Adherence to this Plan, while it remains effective, shall provide NRG with an absolute defense against allegations of abuse of market power through economic withholding with respect to the specific behaviors addressed by the Plan. Should NRG not follow the approved Plan, it will have no absolute defense against any allegations of market power abuse. Failure to adhere to a plan approved by the Commission does not, of itself, constitute a violation of P.U.C. SUasT. R. 25.503(g)(7).

So as long as the generators bring the power online at the specific price points when certain thresholds are reached, the generators are completely immune to any accusations of energy withholding. At least as long as the PUC agreed to the terms in advance. Now, not only can they generators guarantee minimum profits, they will also be able to operate without any business risk, and they can’t even be investigated, fined, or prosecuted for withholding and market manipulation…just as long as they do it within the accepted boundaries of their agreement.

Who Will This Effect?

Everyone who isn’t a power generator. Just like the PUC’s earlier decision to raise the Market Cap Pricing, this rule will negatively effect ALL customers in Texas in the form of increased pricing. Additionally, any REP that doesn’t have any affiliation with a generator is also likely to suffer. Companies like Reliant (owned by NRG), TXU (owned by Energy Future Holdings), and Direct Energy will have an advantage over other companies that don’t have any generation assets.

In fact, there’s a distinct possibility that this move could cause many REPs to actually exit the Texas market. If the cost of business becomes too high for REPs, especially ones without ties to power generation assets, then like any market businesses will leave and focus on other states where the playing field isn’t being tipped in favor of power generators. This would be extremely ironic considering that for years now Texas has been viewed as the ideal model of a functioning deregulated electricity market. Every new state that has deregulated in the past 5 years has cited Texas as a successful model which they hope to emulate, at least before the PUC started meddling in affairs. And yet now the market that has been so roundly applauded for it’s success could suffer REPs simply stopping doing business in this state because the PUC is basically willing to serve up the entire market on a platter to the power generators.

Or course, Donna Nelson, the Chair of the PUC has foreshadowed about how an exodus REPs would be explained away to Texans. It won’t be difficult to say that any company deciding to discontinue business in Texas were probably poorly funded, or they couldn’t meet their minimum credit requirements with ERCOT. I’d personally find it funny if a bunch of medium-sized REPs who have been effectively operating in Texas for years suddenly ran into “funding” issues and had to leave Texas. That wouldn’t be yet another interesting coincidence at all, right? Coincidences seem to be going around a lot lately. I do know that few people would argue that having our current robust roster of 80 or more active REPs functioning in Texas shrinking down to 5 or 10 would hardly be seen as a “healthy” market with great consumer choices available.

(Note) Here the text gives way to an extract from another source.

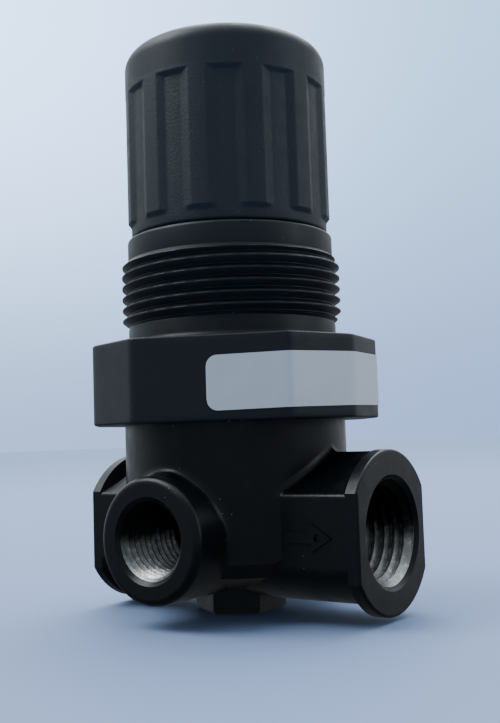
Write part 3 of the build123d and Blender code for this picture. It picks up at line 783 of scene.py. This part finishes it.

Why would the PUC do this?

That is the million dollar question. Why would an agency with the mandate of protecting Texans from any kind of market collusion and price gouging, make a string of decisions that all but guarantee customer prices skyrocketig over the course of the next 12 months? Additionally, why would they make these changes now when customers and REPs alike agree that the Texas electricity market is settling into a good place where everyone is happy? Fear and panic is the most logical answer.

The fear and subsequent panic comes from a quixotic desire to prevent rolling blackouts. Of course, the PUC might be overreacting. The looming power crisis in Texas is a very real thing with the states population increasing by 20% since 2005. During that time, very little new power generation as come online, moving us consistently closer to our targeted reserve margin. Of course, despite seeing the population increase over the years, the PUC did little forward-planning on enticing investments for new generation even when natural gas prices were high. Then fast forward to last summer, where the worst drought and hottest summer in over 200 years pushed Texas dangerously close to rolling blackouts. Ever since then, the PUC and ERCOT have been panicking about the possibility of rolling blackouts, despite the fact it took a 200 year summer and almost unprecedented state population growth to get us to that brink.

As a result, the PUC has been making a string of knee-jerk and poorly thought out decisions to try and lure new power generation to Texas to make keep the lights on, so to speak. But while Texas needs to lure in generation, it doesn’t need to do it haphazardly and without thoughtful consideration. The PUC ordered a study of the market by the Brattle Group, but decided to move ahead with raising the price cap before the report was even released. And now they’ve offered special Voluntary Mitigation Plans where the generators can cut deals that will not only guarantee them certain profits ahead of what the market would dictate, but it will also protect them legally from any market manipulation they might engage in to maximize their profits…as long as the manipulation is within “acceptable levels” the PUC has agreed to beforehand. With this kind of license to guarantee profits, what generator wouldn’t line up to invest in Texas? Even if it forces REPs to exit the market and the residents of Texas to bear the brunt in the form of high prices? But hey, at least Donna Nelson won’t be blamed for rolling blackouts.

Personally, I don’t own stock in NRG or Calpine, but given the recent set of decisions by the PUC and some of the things PUC member Kenneth Anderson said earlier in the year during an open meeting about generators being able make money not by the wheelbarrow, but by the truckload, I’m reconsidering. Making an investment in a major energy generator is starting to seem like a smart investment. A smart investment I might try to make, considering everything the PUC appears willing to do to guarantee their profits. At the very least it seems like the best strategy to earn back some of the money they’ll be taking directly from us in the form of increased electricity prices.